My role in all of this:
Other than being one of the people interviewed, and one of the people finding the people to be interviewed, I could be a possible narrator – of course I’m fully aware the film may not need it or need it just in parts.
If the budget allows, then I could also see going along for the whole ride as assistant, but also to help shape it, help write it (as much as documentaries are written) and help as well in interviews. In this last, I feel I can be especially useful, because with some of the participants I know a bit of their stories, but more to the point, I pretty much know all things Dylan, so if there is a lag or lull in the conversation (being a fairly experienced interviewer) I could hopefully find another aspect of Dylan to keep the conversation happening and to be alert enough to let things happen, be able to go with spontaneity. It could provide the best moments.
To me, ultimately the idea is by exploring the stories and ideas of various people from all parts of the country and all manner of backgrounds we build a portrait of Bob Dylan through the eyes, ears and voices of the people he’s most affected. But also that portrait should not only be of Bob Dylan, but of America, an America that is vastly different from the one in which Bob Dylan emerged. An America that if Bob Dylan were to surface today, he would more than likely go unnoticed.
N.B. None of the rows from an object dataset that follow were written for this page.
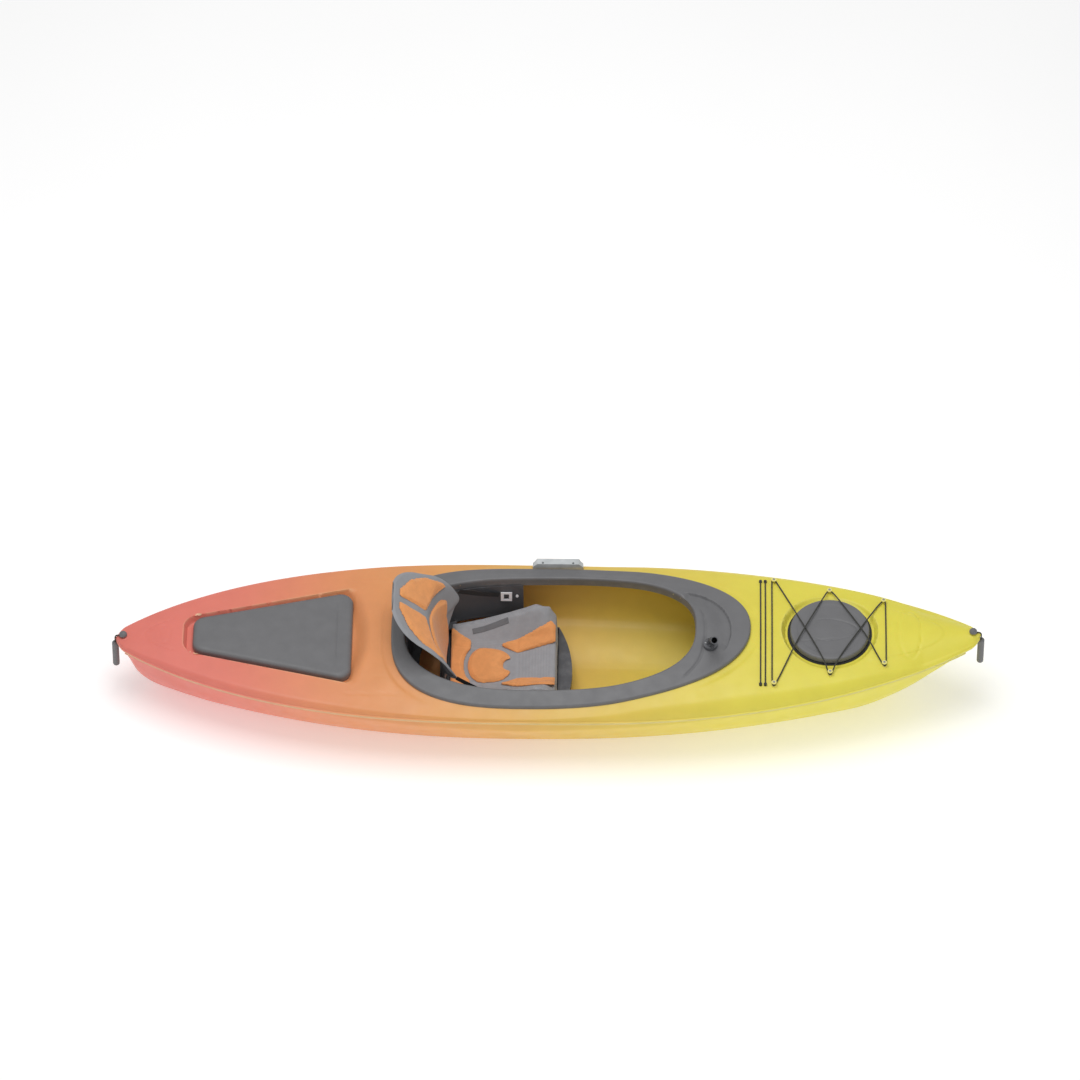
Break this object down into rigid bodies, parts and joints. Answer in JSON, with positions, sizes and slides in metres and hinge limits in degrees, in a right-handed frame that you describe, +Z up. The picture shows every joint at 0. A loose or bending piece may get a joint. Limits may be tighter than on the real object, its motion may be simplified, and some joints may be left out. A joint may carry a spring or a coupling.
{
  "type": "kayak",
  "caption": "Sit-inside recreational kayak with padded seat, hinged backrest, round bow hatch under a bungee, stern compartment lid and carry toggles.",
  "frame": {"origin": "on the ground, under the middle of the length and beam", "axes": "+X towards the bow, +Y to port, +Z up"},
  "size_m": [3.0836, 0.74, 0.488],
  "materials": {
    "black_plastic": "glass-filled nylon",
    "cord": "braided sheath",
    "dark_plastic": "fine-grained moulded plastic",
    "foam": "closed-cell foam",
    "grey_plastic": "fine-grained moulded plastic",
    "hull_yellow": "satin moulded polyethylene, coral at the stern to yellow at the bow",
    "light_plastic": "satin moulded plastic",
    "pad_fabric": "mesh fabric over foam",
    "seal_rubber": "matt",
    "seat_fabric": "woven polyester over foam",
    "steel": "brushed",
    "webbing": "woven webbing",
    "white_plastic": "satin acetal"
  },
  "bodies": {
    "kayak": {"backrest_pin": "steel", "bolster_strips": "webbing", "bow_bulkhead": "foam", "bow_hatch_rim": "grey_plastic", "bow_hatch_seal": "seal_rubber", "bow_toggle_bolt": "grey_plastic", "bow_toggle_cord": "cord", "bungee_knot": "black_plastic", "bungee_posts": "hull_yellow", "centre_pad": "pad_fabric", "cockpit_coaming": "grey_plastic", "cord_grommets": "seal_rubber", "cross_cord_aft": "cord", "cross_cord_fore": "cord", "deck_bungee": "cord", "deck_shell": "hull_yellow", "foot_rail_port": "black_plastic", "foot_rail_starboard": "black_plastic", "hull_shell": "hull_yellow", "paddle_rest": "light_plastic", "post_screws": "steel", "rail_screws_port": "steel", "rail_screws_starboard": "steel", "rail_spacers_port": "black_plastic", "rail_spacers_starboard": "black_plastic", "rear_buckles": "white_plastic", "rear_pad": "pad_fabric", "rear_straps": "webbing", "rest_screws": "steel", "rod_base": "grey_plastic", "rod_base_screws": "steel", "seat_cushion": "seat_fabric", "seat_pan": "dark_plastic", "seat_risers": "foam", "seat_surround": "dark_plastic", "side_buckles": "white_plastic", "side_strap_port": "webbing", "side_strap_starboard": "webbing", "stern_bulkhead": "foam", "stern_seal": "seal_rubber", "stern_toggle_bolt": "grey_plastic", "stern_toggle_cord": "cord", "stern_tub": "grey_plastic", "strap_rivets": "white_plastic", "thigh_pad_port": "pad_fabric", "thigh_pad_starboard": "pad_fabric"},
    "bow_hatch": {"bow_hatch_lid": "grey_plastic"},
    "stern_hatch": {"stern_lid": "grey_plastic"},
    "backrest": {"backrest_shell": "grey_plastic", "upper_pad_port": "pad_fabric", "upper_pad_starboard": "pad_fabric", "lower_pad": "pad_fabric"},
    "bow_toggle": {"bow_toggle_grip": "grey_plastic"},
    "stern_toggle": {"stern_toggle_grip": "grey_plastic"},
    "pedal_port": {"foot_pedal_port": "black_plastic"},
    "pedal_starboard": {"foot_pedal_starboard": "black_plastic"},
    "rod_swivel": {"rod_yoke": "grey_plastic", "rod_pin": "steel"},
    "rod_tube": {"rod_tube": "grey_plastic"}
  },
  "joints": [
    {"name": "bow_hatch_lift", "type": "slide", "parent": "kayak", "child": "bow_hatch", "axis": [0, 0, 1], "range_m": [0, 0.12], "deforming": ["deck_bungee"]},
    {"name": "stern_lid_lift", "type": "slide", "parent": "kayak", "child": "stern_hatch", "axis": [0, 0, 1], "range_m": [0, 0.15]},
    {"name": "backrest_recline", "type": "hinge", "parent": "kayak", "child": "backrest", "pos_m": [-0.372, 0, 0.105], "axis": [0, 1, 0], "range_deg": [-8, 22], "deforming": ["side_strap_port", "side_strap_starboard", "rear_straps"]},
    {"name": "pedal_slide_port", "type": "slide", "parent": "kayak", "child": "pedal_port", "axis": [0.9819, -0.1895, 0], "range_m": [-0.11, 0.11]},
    {"name": "pedal_slide_starboard", "type": "slide", "parent": "kayak", "child": "pedal_starboard", "axis": [0.9819, 0.1895, 0], "range_m": [-0.11, 0.11]},
    {"name": "bow_toggle_swing", "type": "hinge", "parent": "kayak", "child": "bow_toggle", "pos_m": [1.5295, 0, 0.32102], "axis": [0, -1, 0], "range_deg": [0, 100], "deforming": ["bow_toggle_cord"]},
    {"name": "stern_toggle_swing", "type": "hinge", "parent": "kayak", "child": "stern_toggle", "pos_m": [-1.5295, 0, 0.25122], "axis": [0, 1, 0], "range_deg": [0, 100], "deforming": ["stern_toggle_cord"]},
    {"name": "rod_swivel_turn", "type": "hinge", "parent": "kayak", "child": "rod_swivel", "pos_m": [0.574, -0.09, 0.35655], "axis": [0, 0, 1], "continuous": true},
    {"name": "rod_tilt", "type": "hinge", "parent": "rod_swivel", "child": "rod_tube", "pos_m": [0.574, -0.09, 0.37455], "axis": [0.9848, 0.1736, 0], "range_deg": [-42, 38]}
  ]
}
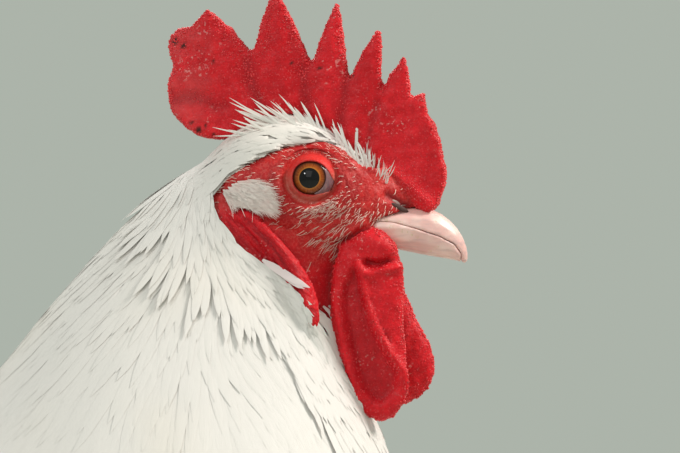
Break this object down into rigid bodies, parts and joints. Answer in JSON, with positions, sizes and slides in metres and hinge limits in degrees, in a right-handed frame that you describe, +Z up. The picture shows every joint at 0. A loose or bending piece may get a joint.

The America in which Dylan created himself was one of hope and promise, still recovering from the Depression, from World War II (and Korea), and freeing itself from the witch-hunt and blacklist of McCarthyism. One in which a new kind (a cultural) revolution was in the air, in all the arts, of which Dylan is the primary survivor. This was the America of the great middle-class.
The America now is the one perhaps that Dylan warned about. The middle class is being run out of town, the hope and freedom of the sixties almost laughable, and a country teetering near the edge of some hideous collapse while imposing its will on the rest of the world.